Long Read Sequence Analysis

Long read DNA sequence analysis involves analyzing sequencing reads typically longer than 10 thousand base pairs (bp) in length, compared with short read sequencing where reads are about 150 bp in length. Oxford Nanopore has a pretty complete offering of notebook tutorials for handling long read data to do a variety of things including variant calling, RNAseq, Sars-Cov-2 analysis and much more. You can find a list and description of notebooks here, or clone the GitHub repo. Note that these notebooks expect you are running locally and accessing the epi2me notebook server. To run them in Cloud Lab, skip the first cell that connects to the server and then the rest of the notebook should run correctly, with a few tweaks.

Drug Discovery

The Accelerating Therapeutics for Opportunities in Medicine (ATOM) Consortium created a series of Jupyter notebooks that walk you through the ATOM approach to Drug Discovery.
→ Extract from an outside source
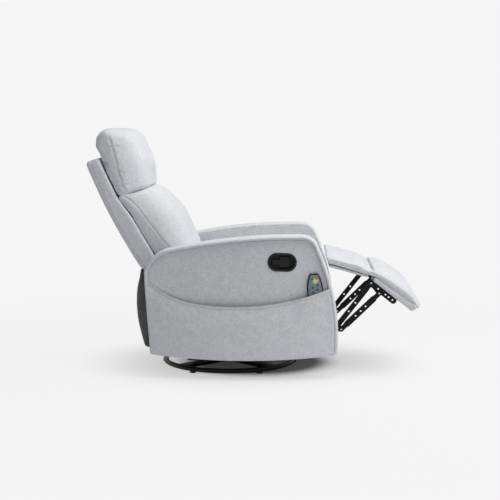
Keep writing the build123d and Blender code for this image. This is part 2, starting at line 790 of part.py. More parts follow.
def paddle_pin(clearance):
    """The paddle's hinge pin, upright at the rear of the cup."""
    pin = extrude(Plane(origin=(0, 0, -cup_height), z_dir=(0, 0, 1))
                  * Circle(paddle_pin_radius + clearance), 2 * cup_height)
    stood = bezel_plane.location * Pos(paddle_hinge, 0, paddle_mid) * Rot(-90, 0, 0) * pin
    return stood & raised(bezel_plane, cup_outside, -cup_depth, 0)


def handle_bezel():
    """A flush oval cup with a rounded lip and the paddle's pin."""
    lip = raised(bezel_plane, SlotOverall(bezel_length, bezel_height), -bezel_proud - 2, bezel_proud)
    lip = fillet(outermost_face(bezel_plane, lip).edges(), 0.6 * bezel_proud)
    lip -= bowed_side(arm_bow_radius, arm_outer - panel_inset)
    cup = raised(bezel_plane, cup_outside, -cup_depth - cup_wall, bezel_proud / 2)
    hollow = raised(bezel_plane, SlotOverall(cup_length, cup_height), -cup_depth, 30)
    return (lip + cup) - hollow + paddle_pin(0)


def release_handle():
    """The pull paddle: a stem on the hinge and a wide, dished grip."""
    half = paddle_thickness / 2
    grip_x = paddle_grip / 2 - 10
    stem_length = grip_x - paddle_hinge
    eye = extrude(Plane(origin=(0, 0, -paddle_stem / 2), z_dir=(0, 0, 1)) * Circle(half), paddle_stem)
    eye = bezel_plane.location * Pos(paddle_hinge, 0, paddle_mid) * Rot(-90, 0, 0) * eye
    stem = raised(bezel_plane, Pos(paddle_hinge + stem_length / 2, 0)
                  * Rectangle(stem_length, paddle_stem), paddle_mid - half, paddle_mid + half)
    grip = raised(bezel_plane, Pos(grip_x, 0) * RectangleRounded(paddle_grip, paddle_height, 7),
                  paddle_mid - half, paddle_mid + half)
    grip = fillet(outermost_face(bezel_plane, grip).edges(), 0.25 * paddle_thickness)
    dish = raised(bezel_plane, Pos(grip_x, 0) * RectangleRounded(paddle_grip - 16, paddle_height - 14, 5),
                  paddle_mid + half - 2.5, paddle_mid + half + 5)
    return eye + stem + grip - dish - paddle_pin(pin_clearance)


# ================================================================ remote control
remote_plane = side_plane(remote_x, remote_z, remote_tilt)
remote_back = remote_clearance
remote_front = remote_back + remote_thickness
key_places = (("power", 9, -20), ("light", -9, -22), ("back", 11, -46), ("lumbar", -10, -56),
              ("seat", 9, -66), ("leg", -9, -76), ("heat", 10, -86))


def remote_outline(grow=0.0):
    """The remote's front outline: shoulders that narrow to the top, slightly bowed sides."""
    half = remote_width / 2 + grow
    head = remote_head / 2 + 0.7 * grow
    low, high = -remote_length / 2 - grow, remote_length / 2 + grow
    shoulder = high - remote_shoulder
    waist = (low + shoulder) / 2
    slope = ((half + head) / 2 + 3, high - 0.45 * remote_shoulder)
    return outline((5 - half, low), (half - 5, low), ((half - 1, waist), (half, shoulder)),
                   (slope, (head, high)), (-head, high),
                   ((-slope[0], slope[1]), (-half, shoulder)), ((1 - half, waist), (5 - half, low)))


def remote_case():
    """The remote's black case, dished for the keypad overlay."""
    face = fillet(remote_outline().vertices(), remote_softening)
    case = raised(remote_plane, face, remote_back, remote_front)
    case = fillet(outermost_face(remote_plane, case).edges(), remote_edge_round)
    return case - raised(remote_plane, remote_outline(-remote_border),
                         remote_front - remote_overlay, remote_front + 5)


def remote_overlay_sheet():
    """The keypad overlay, with a hole for each key."""
    face = remote_outline(-remote_border)
    for _, x, z in key_places:
        face -= Pos(x, remote_length / 2 + z) * Circle(remote_key_radius + remote_key_gap)
    return raised(remote_plane, face, remote_front - remote_overlay, remote_front)


def remote_key(x, z):
    """One key, standing in its hole with room to be pressed."""
    return raised(remote_plane, Pos(x, remote_length / 2 + z) * Circle(remote_key_radius),
                  remote_front - 0.3 * remote_overlay, remote_front + remote_key_height)


# ================================================================ back
def back_profile():
    """The back shell's side outline."""
    low, middle, high = back_rear
    profile = outline(low, (middle, high), *back_front, (-262.0, 447.0), (-330.0, 428.0))
    return fillet(profile.vertices().sort_by(Axis.X)[0], back_corner)


def room_for_hinge():
    return rod_y(back_hinge, back_hinge_clear, -back_half - 5, back_half + 5)


def back_rails():
    """The wooden frame inside the back shell."""
    low, high = back_rail_ends
    length = distance(low, high)
    angle = degrees(atan2(high[1] - low[1], high[0] - low[0]))
    size = Rectangle(length, back_rail_depth)
    middle = ((low[0] + high[0]) / 2, (low[1] + high[1]) / 2)
    outer = back_half - back_rail_inset
    stile = slab(Pos(*middle) * Rot(0, 0, angle) * size, -outer, -outer + back_rail)
    frame = stile + left_of(stile)
    reach = outer - back_rail
    for step in (back_rail / 2, length * 0.5, length - back_rail / 2):
        place = along(low, high, step)
        rail = Pos(*place) * Rot(0, 0, angle) * Rectangle(back_rail, back_rail_depth)
        frame += slab(rail, -reach, reach)
    return frame


def back_bracket_plate():
    """The right steel bracket from the hinge up the back's stile."""
    hinge_x, hinge_z = back_hinge
    plate = strap(back_hinge, back_bracket_knee, 2 * side_lug_radius)
    plate += strap(back_bracket_knee, back_bracket_top, 2 * side_lug_radius)
    plate -= Pos(hinge_x, hinge_z) * Circle(recline_pin_radius + pin_clearance)
    inner = plate_outer + back_bracket_gap
    return slab(plate, -inner - back_bracket, -inner)


def recline_pin():
    """The right recline pin, held in the side plate."""
    outer = plate_outer + back_bracket_gap + back_bracket
    return (rod_y(back_hinge, recline_pin_radius, -outer - pin_head, -side_plate_inner)
            + rod_y(back_hinge, recline_pin_radius * 1.6, -outer - 0.2 - pin_head, -outer - 0.2)
            + rod_y(back_hinge, recline_pin_radius * 1.6, -side_plate_inner, -side_plate_inner + pin_head)
            + rod_y(back_hinge, recline_pin_radius * 1.6,
                    -plate_outer - back_bracket_gap + 0.2, -plate_outer))


def back_shell(inner_parts):
    """The upholstered outer back, hollow for its frame and brackets."""
    shell = slab(back_profile(), -back_half, back_half)
    ends = shell.faces().filter_by(Axis.Y).sort_by(Axis.Y)
    rear_edges = [e for face in (ends[0], ends[-1]) for e in face.edges()
                  if e.center().X < -500 or (e.center().X < -440 and e.center().Z < 700)]
    shell = fillet(rear_edges, back_edge_round)
    shell -= room_for_hinge()
    for part in inner_parts:
        shell -= part
    return shell


def pillow_profile(rear_top, top, front_top, front_low, bulge, dip):
    """A head pillow section: flat against the back, round over the top and front."""
    middle = ((front_top[0] + front_low[0]) / 2 + bulge, (front_top[1] + front_low[1]) / 2)
    crest = ((rear_top[0] + top[0]) / 2 - dip, (rear_top[1] + top[1]) / 2 + dip)
    brow = ((top[0] + front_top[0]) / 2 + dip, (top[1] + front_top[1]) / 2 + dip)
    chin = ((front_low[0] + pillow_foot[0]) / 2 + dip / 2, (front_low[1] + pillow_foot[1]) / 2 - dip)
    return outline(pillow_foot, rear_top, (crest, top), (brow, front_top), (middle, front_low),
                   (chin, pillow_foot))


def head_pillow(shell):
    """The crowned head pillow that stands over the top of the back."""
    side, near, middle = (pillow_profile(*p) for p in (pillow_side, pillow_near, pillow_middle))
    full = cushion_half - pillow_fall
    pillow = loft([section(side, -cushion_half), section(near, -full), section(middle, 0),
                   section(near, full), section(side, cushion_half)])
    return pillow - shell


def lumbar_profile(top, front_low, low, crown):
    """A back cushion section between the head pillow and the seat."""
    shoulder = ((lumbar_head[0] + top[0]) / 2 - 4, (lumbar_head[1] + top[1]) / 2 + 5)
    belly = ((top[0] + front_low[0]) / 2 + crown, (top[1] + front_low[1]) / 2 + crown * 0.72)
    tuck = ((front_low[0] + low[0]) / 2 + 6, (front_low[1] + low[1]) / 2 - 2)
    return outline(lumbar_head, (shoulder, top), (belly, front_low), (tuck, low), lumbar_rear)


def lumbar_cushion(shell, pillow):
    """The crowned back cushion, pressed against the head pillow."""
    side, near, middle = (lumbar_profile(*p) for p in (lumbar_side, lumbar_near, lumbar_middle))
    full = cushion_half - lumbar_fall
    cushion = loft([section(side, -cushion_half), section(near, -full), section(middle, 0),
                    section(near, full), section(side, cushion_half)])
    return cushion - shell - pillow - room_for_hinge()


# ================================================================ seat
seat_front = calf_hinge[0] - 2


def seat_profile(drop):
    """A seat cushion section: high at the front, falling to the back, undercut for the calf rest."""
    nose = calf_hinge[1] - 7
    return outline((seat_rear + 4, seat_base_z + 14),
                   ((seat_rear - 2, seat_heel[0]), (seat_rear + 10, seat_heel[1] - drop)),
                   ((seat_crown[0], seat_crown[1] - drop), (seat_front - 16, nose + 3 - 0.2 * drop)),
                   ((seat_front - 5, nose + 2 - 0.1 * drop), (seat_front, nose)),
                   seat_undercut, (seat_undercut[0], seat_base_z), (seat_rear + 18, seat_base_z))


def seat_cushion():
    """The crowned seat cushion, stepped in below to clear the linkage."""
    half = arm_inner - seat_arm_gap
    full = half - seat_fall
    cushion = loft([section(seat_profile(drop), y) for y, drop in (
        (-half, 14.0), (-full, 1.5), (0, 0.0), (full, 1.5), (half, 14.0))])
    step = box_between((-400, side_plate_inner - seat_side_gap, 300),
                       (600, half + 10, swing_pivot[1] + side_lug_radius + 5))
    return cushion - step - left_of(step)


# ================================================================ rear flap
def moved(place, x, z):
    """A place shifted along X and Z."""
    return place[0] + x, place[1] + z


def rear_flap():
    """The cloth panel that closes the back under the reclining part."""
    t = flap_thickness
    bulge, low = flap_bulge
    foot = (rear_rail_back, rear_rail_base + 1)
    face = outline(flap_top, (bulge, low), flap_knee, foot, moved(foot, 0, t), moved(flap_knee, t, t),
                   moved(low, t, 0), (moved(bulge, t, 0), moved(flap_top, t, 0)))
    return slab(face, -cushion_half, cushion_half)


def rear_rail():
    """The wooden rail between the arms that the flap is stapled to."""
    return box_between((rear_rail_back, -arm_inner, rear_rail_base),
                       (rear_rail_back + rear_rail_depth, arm_inner, rear_rail_base + rear_rail_height))


# ================================================================ write the parts
def build():
    """Every node of the chair by name."""
    parts = {}
    ring = base_ring()
    parts["base_ring"] = ring
    parts["base_spider"] = base_spider(ring)
    parts["base_glides"] = base_glides(ring)
    parts["lower_bearing_race"] = race(lower_race_z)
    parts["bearing_balls"] = bearing_balls()
    parts["king_bolt"] = king_bolt()
    parts["upper_bearing_race"] = race(upper_race_z)
    parts["glider_frame"] = glider_frame()
    stand = glider_stand()
    parts["glider_stand_right"], parts["glider_stand_left"] = stand, left_of(stand)
    parts["glide_upper_pins"] = both(upper_pins())
    for end, x in (("rear", -glide_pivot_x), ("front", glide_pivot_x)):
        link = glide_link(x)
        parts[f"glide_link_{end}_right"], parts[f"glide_link_{end}_left"] = link, left_of(link)
    parts["glide_lower_pins"] = both(lower_pins())

    plate = side_plate()
    parts["side_plate_right"], parts["side_plate_left"] = plate, left_of(plate)
    parts["arm_spacers"] = both(arm_spacers())
    parts["arm_bolts"] = both(arm_bolts())
    parts["cross_rails"] = Compound(children=[
        s for x in (front_rail_x, rear_rail_x) for s in rail_under_seat(x).solids()])
    parts["seat_frame"] = seat_frame()
    parts["seat_springs"] = seat_springs()
    parts["seat_cushion"] = seat_cushion()
    parts["mechanism_pins"] = Compound(children=[
        s for pin in (swing_rivet(), recline_pin()) for s in both(pin).solids()])

    rails = arm_rails()
    holes = bolt_holes()
    parts["right_arm"] = arm([rails, handle_room(), *holes])
    parts["left_arm"] = left_of(arm([rails, *holes]))
    for hole in holes:
        rails -= hole
    parts["arm_frames"] = both(rails)
    pocket = right_pocket()
    parts["right_pocket"], parts["left_pocket"] = pocket, left_of(pocket)
    parts["handle_bezel"] = handle_bezel()
    parts["release_handle"] = release_handle()
    parts["rear_rail"] = rear_rail()
    parts["rear_flap"] = rear_flap()

    for name, piece in (("lower_link", lower_link()), ("upper_link", upper_link()),
                        ("swing_link", swing_link())):
        parts[f"{name}_right"], parts[f"{name}_left"] = piece, left_of(piece)
    parts["ottoman_brackets"] = both(ottoman_bracket())
    parts["ottoman_rivets"] = both(ottoman_rivets())
    parts["calf_cushion"] = calf_cushion()
    parts["calf_board"] = calf_board_panel()
    parts["foot_cushion"] = foot_cushion()
    parts["foot_board"] = foot_board_panel()

    rails = back_rails()
    bracket = back_bracket_plate()
    shell = back_shell([rails, bracket, left_of(bracket)])
    parts["back_shell"] = shell
    parts["back_frame"] = rails - bracket - left_of(bracket)
    parts["back_brackets"] = both(bracket)
    solid_shell = slab(back_profile(), -back_half, back_half)
    pillow = head_pillow(solid_shell)
    parts["head_pillow"] = pillow
    parts["lumbar_cushion"] = lumbar_cushion(solid_shell, pillow)

    parts["remote_case"] = remote_case()
    parts["remote_overlay"] = remote_overlay_sheet()
    for name, x, z in key_places:
        parts[f"{name}_key"] = remote_key(x, z)
    return parts


if __name__ == "__main__":
    os.makedirs("parts", exist_ok=True)
    for name, part in build().items():
        part.label = name
        export_step(part, f"parts/{name}.step")
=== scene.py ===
"""Swivel glider recliner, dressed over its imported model: woven covers, steel, plastic and wood.

+X is the front of the chair, +Z is up and -Y is the sitter's right side.  Sizes are in metres.
Outlines are drawn in the XZ plane, as the chair is seen from its right side.
"""
import json
import logging
import math
from contextlib import contextmanager
from dataclasses import dataclass
from enum import Enum
from typing import Callable, Iterator, Optional, Sequence, Union
import bpy
import numpy as np
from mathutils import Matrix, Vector


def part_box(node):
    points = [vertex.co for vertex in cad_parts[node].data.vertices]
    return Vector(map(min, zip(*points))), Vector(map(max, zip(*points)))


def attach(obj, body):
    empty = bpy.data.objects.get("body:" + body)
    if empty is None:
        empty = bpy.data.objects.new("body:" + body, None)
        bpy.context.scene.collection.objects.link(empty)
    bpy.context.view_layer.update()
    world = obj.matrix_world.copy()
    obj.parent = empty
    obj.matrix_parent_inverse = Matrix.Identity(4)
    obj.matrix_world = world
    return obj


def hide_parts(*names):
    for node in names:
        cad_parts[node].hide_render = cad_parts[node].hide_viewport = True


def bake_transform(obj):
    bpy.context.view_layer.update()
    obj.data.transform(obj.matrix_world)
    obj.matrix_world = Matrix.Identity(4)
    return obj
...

These notebooks were created to run in Google Colab, so if you run them in Google Cloud, you will need to make a few modification. First, we recommend you use a Google Managed Notebook rather than a User-Managed notebook simply because the Google Managed notebooks already have Tensorflow and other dependencies installed. Be sure to attach a GPU to your instance (T4 is fine). Also, you will need to comment out %tensorflow_version 2.x since that is a Colab-specific command. You will also need to pip install a few packages as needed. If you get errors with deepchem, try running pip install --pre deepchem[tensorflow] and/or pip install --pre deepchem[torch]. Also, some notebooks will require a Tensorflow kernel, while others require Pytorch. You may also run into a Pandas error, reach out to the ATOM GitHub developers for the best solution to this issue.

Using Google Batch

You can interact with Google Batch directly to submit commands, or more commonly you can interact with it through orchestration engines like Nextflow and Cromwell, etc. We have tutorials that utilize Google Batch using Nextflow where we run the nf-core Methylseq pipeline, as well as several from the NIGMS Sandbox including transcriptome assembly, multiomics, methylseq, and metagenomics.
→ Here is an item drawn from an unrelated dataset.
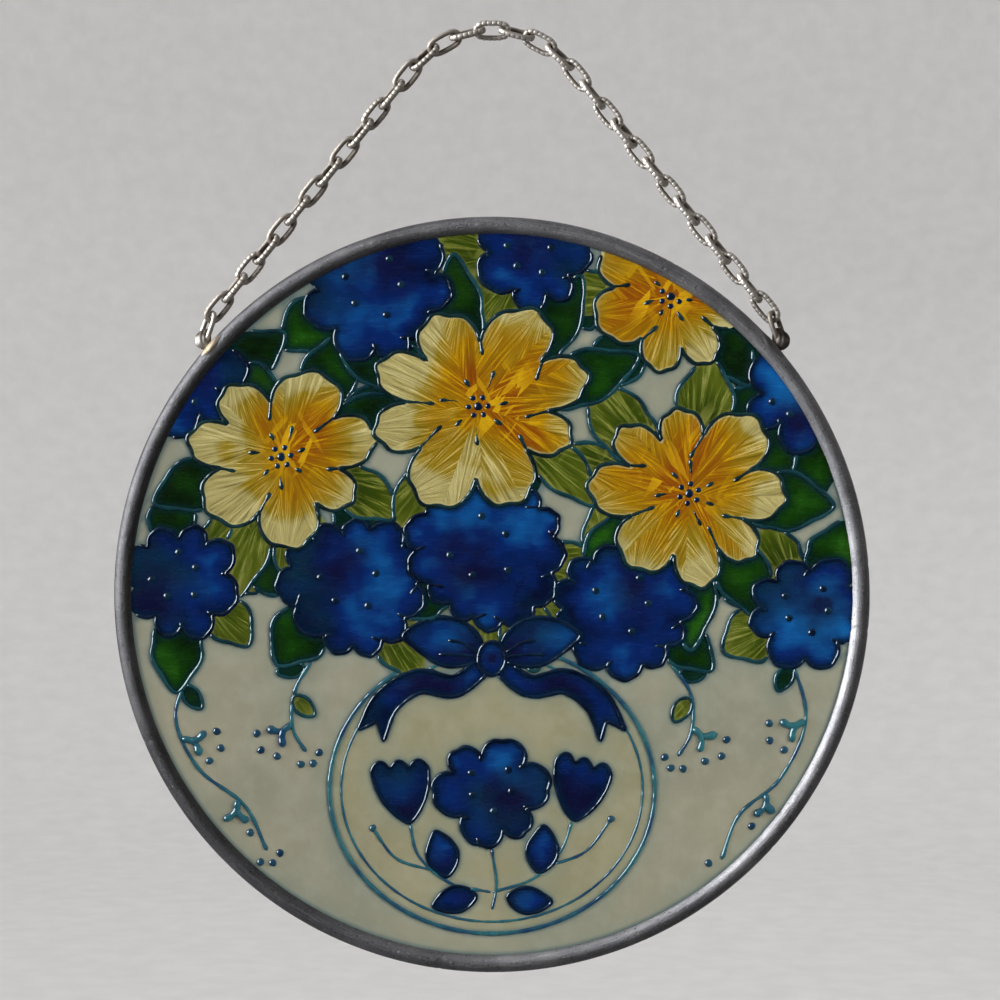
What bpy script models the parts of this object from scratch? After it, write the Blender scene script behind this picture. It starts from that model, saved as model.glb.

Using the Life Sciences API (depreciated)

Life Science API is depreciated on GCP and will no longer be available by July 8, 2025 on the platform, we recommend using Google Batch instead. For now you can still interact with the Life Sciences API directly to submit commands, or more commonly you can interact with it through orchestration engines like Snakemake, as of now this workflow manager only supports Life Sciences API.

Public Data Sets

Google has a lot of public datasets available that you can use for your testing. These can be viewed here and can be accessed via BigQuery or directly from the cloud bucket. For example, to view Phase 3 1k Genomes at the command line type gsutil ls gs://genomics-public-data/1000-genomes-phase-3.